I keep meandering back and forth between hope that tonight's class will be canceled and desire to dash to campus and hear what everyone has to say about The Grandissimes. Welcome to my life.

It's Ash Wednesday. I'm antsy rather than contemplative, jolting up out of my seat and away from my desk at odd intervals to tidy up a corner or flop on the bed or get a drink of water. I keep hoping to think about brokenness and the need for Christ's painful journey to the cross, but my gaze drifts to the wildly dancing flakes. I could make a tidy and pithy connection between the two, but for now I'll just say that we're all full of pleadings and tensions, or at least I am.

Tuesday, February 5, 2008

Sleet and Ginger Ale

Thirty degrees feels dramatically warmer than zero.

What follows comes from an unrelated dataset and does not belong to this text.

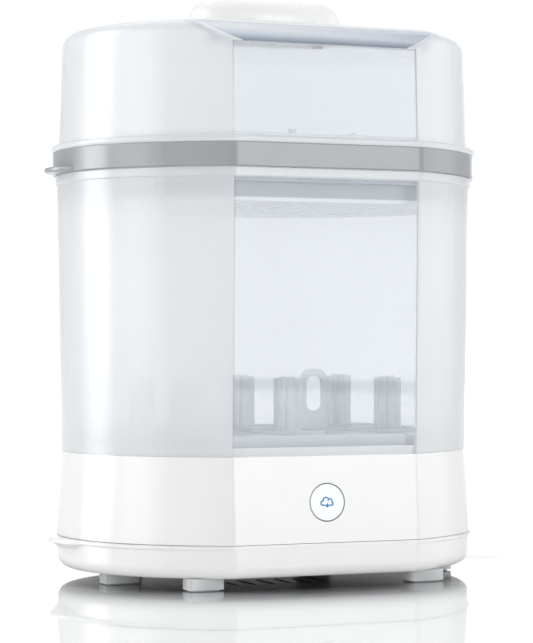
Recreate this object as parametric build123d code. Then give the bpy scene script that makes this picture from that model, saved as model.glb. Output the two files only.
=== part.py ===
from build123d import *
import math
import os

os.makedirs("parts", exist_ok=True)

# Electric steam steriliser for baby bottles.  Millimetres, +Z up, front faces -Y.
# Origin: middle of the footprint box, on the surface the feet stand on.

# ---------------------------------------------------------------- driving dimensions
A = 132.0            # half width of the grey band
B = 112.1            # half depth of the uncut oval
C = 99.9             # distance from the oval's centre to the flat front
YC = -6.1            # oval centre in the part's frame
R_END = 101.0        # radius of the oval's left and right arcs
R_CREASE = 9.0       # radius between flat front and side at the band

Z_FLOOR = 7.1        # underside of the base, above the feet
Z_LIP = 26.4         # joint between the two base shells
Z_BASE = 77.0        # top of the base, container sits here
Z_RIM0 = 238.0       # container lip, lower face
Z_RIM1 = 243.7       # container lip, top
Z_BAND0 = 243.9
Z_BAND1 = 257.7
Z_BEAD0 = 257.9
Z_BEAD1 = 261.6
Z_WIN = 316.2        # top of the lid window
Z_TOP = 330.0        # flat top of the lid
Z_GRIP = 353.6       # top of the grip

D_TUB = -3.2         # outline offsets from the band
D_LIP_BEAD = -0.4
D_BASE0, D_BASE1 = -2.6, -5.4
D_CON0, D_CON1 = -5.5, -2.6
D_RIM = -1.6
D_BEAD = 1.0
D_LID0, D_LID1 = -3.75, -6.05
WALL = 2.2
WALL_BASE = 2.6

X_EAR = 140.6        # half width over the ears
X_EAR_BASE = 137.0    # half width over the base's ears
W_WIN = 58.4         # half width of the clear front panels

Z_BUTTON = 50.0
R_BUTTON = 10.95
BUTTON_GAP = 0.35
TRAVEL = 1.2

R_PLATE = 62.0       # heating plate flange
R_PLATE_HOLE = 56.0

R_SIDE = ((A - R_END) ** 2 + B**2 - R_END**2) / (2 * (B - R_END))
CX = A - R_END
CY = R_SIDE - B


# ---------------------------------------------------------------- outline helpers
def _arc(cx, cy, r, a0, a1, z):
    am = (a0 + a1) / 2
    pts = [Vector(cx + r * math.cos(a), YC + cy + r * math.sin(a), z) for a in (a0, am, a1)]
    return Edge.make_three_point_arc(*pts)


def outline(d, z, rc=None, dy=0.0):
    """Wire of the cut oval, offset outward by d, at height z."""
    r = max((R_CREASE if rc is None else rc) + d, 1.2)
    yf = -(C + d) + r
    xf = math.sqrt((R_SIDE + d - r) ** 2 - (CY - yf) ** 2)
    ac = math.atan2(yf - CY, xf)
    aj = math.atan2(-CY, CX)
    yl = YC - (C + d)
    es = [
        Edge.make_line(Vector(-xf, yl, z), Vector(xf, yl, z)),
        _arc(xf, yf, r, -math.pi / 2, ac, z),
        _arc(0, CY, R_SIDE + d, ac, aj, z),
        _arc(CX, 0, R_END + d, aj, -aj, z),
        _arc(0, -CY, R_SIDE + d, -aj, math.pi + aj, z),
        _arc(-CX, 0, R_END + d, math.pi + aj, math.pi - aj, z),
        _arc(0, CY, R_SIDE + d, -math.pi - aj, -math.pi - ac, z),
        _arc(-xf, yf, r, -math.pi - ac, -math.pi / 2, z),
    ]
    w = Wire(es)
    return w.moved(Location((0, dy, 0))) if dy else w


def full_oval(d, z):
    """Wire of the uncut oval."""
    aj = math.atan2(-CY, CX)
    return Wire([
        _arc(CX, 0, R_END + d, aj, -aj, z),
        _arc(0, -CY, R_SIDE + d, -aj, math.pi + aj, z),
        _arc(-CX, 0, R_END + d, math.pi + aj, math.pi - aj, z),
        _arc(0, CY, R_SIDE + d, -math.pi - aj, aj, z),
    ])


def solid(d0, z0, d1, z1, rc=None):
    return Solid.make_loft([outline(d0, z0, rc), outline(d1, z1, rc)], ruled=True)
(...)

I enjoyed it on the way to class this afternoon. The walk home, however, was freezing rain, and the bus only caught up with me four blocks from home. Go figure. My hair is still drying, as are my jeans.

I have Old Fashioned Chili simmering on the stove, thanks to The Women's Bean Project (via Mark and Katie). We'd forgotten about these soup mixes, but last week I made the split pea soup and it rocked my world. I've never liked split pea soup in any form before (especially with the hunks of ham ... ::shudder::), but this curried concoction was an absolute delight. I'm going to have to figure out how to make it myself -- does anyone have any recipes?

Friday, February 1, 2008

And almost snow day

We awoke this morning to the sound of the snowblower echoing up through the courtyard at 6:00. I was hopeful for school closings, but the muffled gorgeousness of the city at 7:40 was quite worth a trek through drifts and unshoveled sidwalks a foot deep. The flakes have tapered off, leaving us in a quiet white world punctuated by scraping shovels and children's laughter.

I am reading The Grandissimes by George Cable--New Orleans in 1805, feuding families, secret romances, murder, the like. And this is my job!

This afternoon I was struck by the beauty of gleaming coffee beans in a dark blue canister, waiting to be ground and brewed.